B. Saran Berdasarkan kesimpulan di atas, maka saran-saran yang dapat disumbangkan atas hasil penelitian ini adalah sebagai berikut. Makna yang terkandung dalam nilai 3 SA. sebagai kearifan budaya Sunda lama yang hingga saat ini masih digunakan dalam masyarakat Sunda telah mengalami penggerusan, sehingga dibutuhkan usaha-usaha pelestarian dan pengembangan yang tidak hanya terfokus pada program pemberdayaan masyarakat semata, sehingga perlu dilakukan refungsionalisasi sebagai suatu tindakan penggunaan kembali dengan
608
melakukan relevansi dengan kebutuhan kebudayaan Sunda masa kini dengan tidak mengubah esensi makna nilainya sebagai upaya revitalisasi dalam kebudayaannya.

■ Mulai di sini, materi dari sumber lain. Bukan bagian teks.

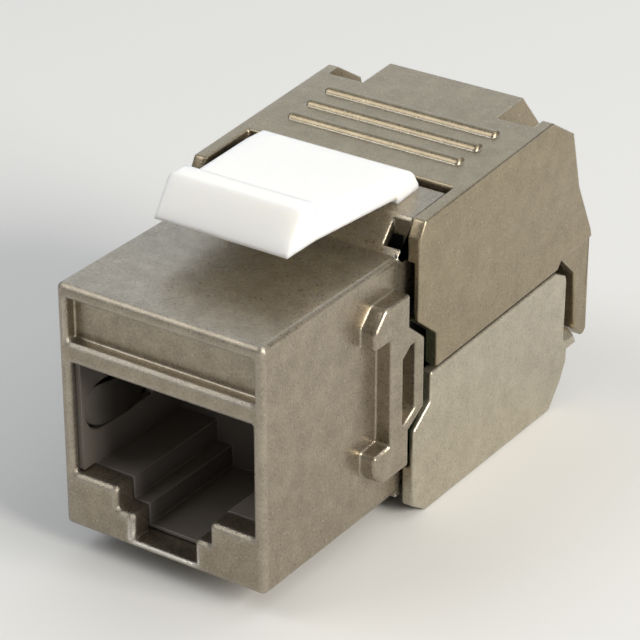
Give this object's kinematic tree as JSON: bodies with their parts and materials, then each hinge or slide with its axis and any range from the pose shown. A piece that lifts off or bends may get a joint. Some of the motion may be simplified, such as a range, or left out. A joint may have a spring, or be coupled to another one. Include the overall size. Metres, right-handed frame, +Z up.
{
  "type": "shielded keystone jack",
  "caption": "Shielded keystone jack with a die-cast front box and port, two hinged die-cast rear shells, a plastic panel latch and a cable entry at the rear.",
  "frame": {"origin": "middle of the closed jack's outline at the level of its lowest face, the lower shell's underside", "axes": "+Z up, +Y from the port's face to the cable entry, +X across the jack"},
  "size_m": [0.0166, 0.0352, 0.0224],
  "materials": {
    "cast_nickel_front": "satin nickel plating over a fine cast grain",
    "cast_nickel_upper": "satin nickel plating over a fine cast grain",
    "cast_nickel_lower": "satin nickel plating over a fine cast grain",
    "port_plastic": "moulded, matte",
    "carrier_plastic": "moulded, matte",
    "board": "laminate with solder mask",
    "block_plastic": "moulded, matte",
    "manager_plastic": "moulded, matte",
    "latch_plastic": "moulded, satin",
    "contact_gold": "gold-plated spring wire",
    "terminal_tin": "tin-plated",
    "spring_steel": "rolled strip"
  },
  "bodies": {
    "housing": {"front_housing": "cast_nickel_front", "port_insert": "port_plastic", "contact_carrier": "carrier_plastic", "plug_contact_1": "contact_gold", "plug_contact_2": "contact_gold", "plug_contact_3": "contact_gold", "plug_contact_4": "contact_gold", "plug_contact_5": "contact_gold", "plug_contact_6": "contact_gold", "plug_contact_7": "contact_gold", "plug_contact_8": "contact_gold", "circuit_board": "board", "idc_block": "block_plastic", "idc_terminal_1": "terminal_tin", "idc_terminal_2": "terminal_tin", "idc_terminal_3": "terminal_tin", "idc_terminal_4": "terminal_tin", "idc_terminal_5": "terminal_tin", "idc_terminal_6": "terminal_tin", "idc_terminal_7": "terminal_tin", "idc_terminal_8": "terminal_tin", "wire_manager": "manager_plastic", "ground_spring_left": "spring_steel", "ground_spring_right": "spring_steel"},
    "upper_cover": {"upper_shell": "cast_nickel_upper"},
    "lower_cover": {"lower_shell": "cast_nickel_lower"},
    "latch": {"panel_latch": "latch_plastic"}
  },
  "joints": [
    {"name": "upper_cover_hinge", "type": "hinge", "parent": "housing", "child": "upper_cover", "pos_m": [0, -0.00165, 0.01855], "axis": [1, 0, 0], "range_deg": [0, 80]},
    {"name": "lower_cover_hinge", "type": "hinge", "parent": "housing", "child": "lower_cover", "pos_m": [0, -0.00195, 0.00225], "axis": [-1, 0, 0], "range_deg": [0, 60]},
    {"name": "latch_flex", "type": "hinge", "parent": "housing", "child": "latch", "pos_m": [0, -0.00135, 0.01967], "axis": [1, 0, 0], "range_deg": [0, 8]}
  ]
}
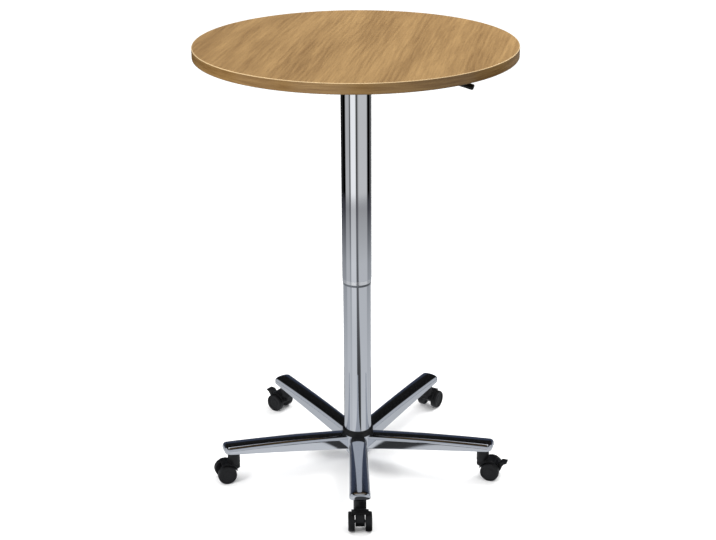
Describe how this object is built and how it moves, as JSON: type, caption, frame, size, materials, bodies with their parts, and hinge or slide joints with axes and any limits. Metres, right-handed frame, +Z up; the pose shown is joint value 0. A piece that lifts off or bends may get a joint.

Revitalisasi kebudayaan adalah upaya terencana, sinambung, dan diniati agar nilai-nilai budaya tersebut bukan hanya dipahami para pemiliknya, tetapi juga membangkitkan segala kreativitas dalam kehidupan keseharian menghadapi kendala dan tantangan dalam mengimplementasikan pada kehidupan masyarakatnya. Sistem kapitalisme global yang cenderung materialistik mengarah kepada individualistik dan egoisme telah berkembang menjadi tantangan dalam membangun nilai kebersamaan yang diadopsi sebagian masyarakat Sunda sebagai kendala dalam melestarikan dan mengembangkan nilai-nilai sosial dalam kehidupan masyarakatnya. Karena itu, dibutuhkan kesadaran kolektif dalam masyarakat Sunda bersama-sama pemerintah daerah untuk berkomitmen mereaktulisasikan makna nilai 3 SA. melalui berbagai program pemberdayaan masyarakat secara terintegrasi dan berkesinambungan. Pemahaman masyarakat dalam memaknai 3 SA. dalam perspektif etimologis semata, belum sepenuhnya dapat mengimplementasikan secara utuh dalam memahami makna nilai yang terkandung di dalamnya, sehingga diperlukan pemaknaan secara hermeneutik yang direaktualisasikan dalam program pemberdayaan masyarakat miskin melalui berbagai sosialisasi, seperti salah satunya pembuatan buku pedoman yang disajikan dalam bahasa yang sederhana dan mudah dipahami agar mudah diimplementasikan dalam kehidupan masyarakat. Sosialisasi ini membutuhkan partisipasi program Pemerintah Pusat, Provinsi Jawa Barat maupun Kota Bandung dan Kabupaten Sumedang dalam mereaktualisasikan nilai-nilai kearifan lokal budaya Sunda yang tidak bersifat insidentil berorientasi pada proyek semata, tetapi program yang
609
terintegralistik dan berkesinambungan melibatkan tenaga ahli dari dunia pendidikan, budayawan, dan tokoh-tokoh masyarakat dalam menyusun program pelestarian dan pengembangan kearifan budaya Sunda. Pelaksanaan program ini melibatkan partisipasi seluruh masyarakat yang harus selalu dilakukan evaluasi secara terus-menerus untuk keberlangsungan kesinambungan program ini. Program pemberdayaan masyarakat miskin di Jawa Barat belum seutuhnya dapat mengembangkan esensi pemberdayaan masyarakat, yang bertumpu pada nilai pemberdayaan manusia berlandaskan hakikat kodratnya bersifat monopluralis. Hakikat kodrat manusia terdiri dari susunan kodrat, sifat kodrat, dan kedudukan kodrat yang menjadi substansi dalam pemberdayaan manusia menjadikan landasan menanggulangi kemiskinan. Karena itu, perhatian terhadap esensi pemberdayaan manusia miskin dilakukan melalui transformasi nilai pemberdayaan masyarakat dengan menumbuhkembangkan nilai-nilai yang bersumber dari unsur-unsur hakikat kodratnya menjadikan manusia yang berdaya dan mandiri agar dapat terbebas dari kemiskinan dirinya. Upayaupaya dalam melakukan pemberdayaan manusia miskin melalui sistem sosial budayanya beranjak dari penguatan ketahanan keluarga yang melibatkan partisipasi masyarakat dan fasilitasi pemerintah. Penelitian ini baru mengkaji makna 3 SA. dalam perspektif filsafat nilai sebagai objek formalnya. Peneliti lain disarankan agar meneliti lebih lanjut dengan objek material makna 3 SA melalui sudut pandang objek formal yang berbeda, misalnya dari sudut pandang filsafat sosial atau filsafat budaya dan metafisika, yang tentunya memperhatikan relevansi bagi kemanfaatan kehidupan masyarakatnya.